I have no doubt Petraeus is doing his best and we should all wish him well. Maliki has managed to talk the Shiites into chilling for a while as well, which is a temporarily good thing. But the last two days reveal the evil of the Sunni and al Qaeda forces in Iraq as starkly as ever. We have news of an attack on a Shiite mosque in Hillah, with possibly 90 dead. Yesterday, they targeted the book market, providing this heart-wrenching quote from a local poet:
"There are no Americans or Iraqi politicians here — there are only Iraqi intellectuals who represent themselves and their homeland, plus stationery and book dealers. Those who did this are like savage machines intent on harvesting souls and killing all bright minds."
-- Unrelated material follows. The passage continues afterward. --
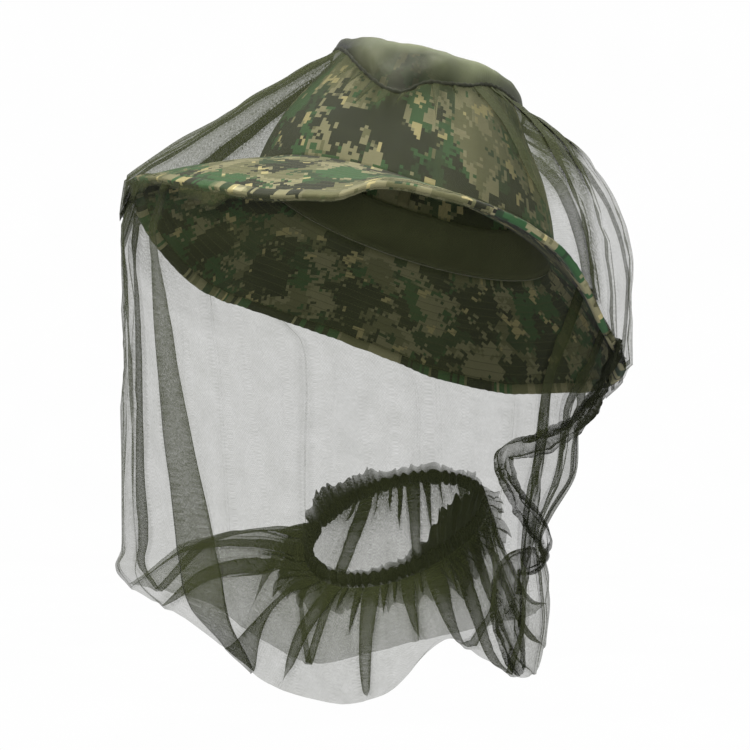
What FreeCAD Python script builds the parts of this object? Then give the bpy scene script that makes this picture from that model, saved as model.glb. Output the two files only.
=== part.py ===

Yes, they are: they target mosques where another religious tradition worships; and a market where free people can have free thoughts. This is theocratic terrorism at its purest. In our absolutely justified anger at the incompetence of Bush, it remains a necessity to remind ourselves that he is not the cause of this evil; he has just allowed it to flourish because he is out of his depth and because his advisers never understood the central importance of order as the sine qua non of any occupation. The evil is the same evil that killed so many on 9/11. It is religious violence, driven by fundamentalist certainty.
The carnage forces us to answer the question of what to do. The surge cannot and will not stop this evil – unless it is a surge five times the size of the one we have and in a climate that existed three years ago, not now. You have to be clinically deluded, i.e. the president, to believe that this hasn’t gone past the point of no return. Policing these regions while these massacres occur under our noses will only delay the reckoning and implicate the U.S. more fully in the carnage. A withdrawal to less wracked regions and the borders, allowing the Shiite militias to do their grisly job of counter-attacking, and maintaining an active U.S. presence to intervene against al Qaeda in Anbar and Waziristan seems to me the most effective use of our resources right now. It’s not perfect or morally admirable. But it is, in my judgment, less imperfect and more morally defensible than our current band-aid.
(Photo: An Iraqi boy mounts a pile of burnt books, 06 March 2007 amid the rubble of Baghdad’s oldest book market, ripped by a car bomb attack the day before, killing 30 people, setting shops ablaze and leaving body parts scattered across the symbolic heart of Iraq’s intellectual life. At least 65 people were also wounded in the powerful blast on Mutanabi Street, an ancient center of learning and culture and a rare pleasure for the capital’s war-weary citizens. By Sabah Arar/AFP/Getty.)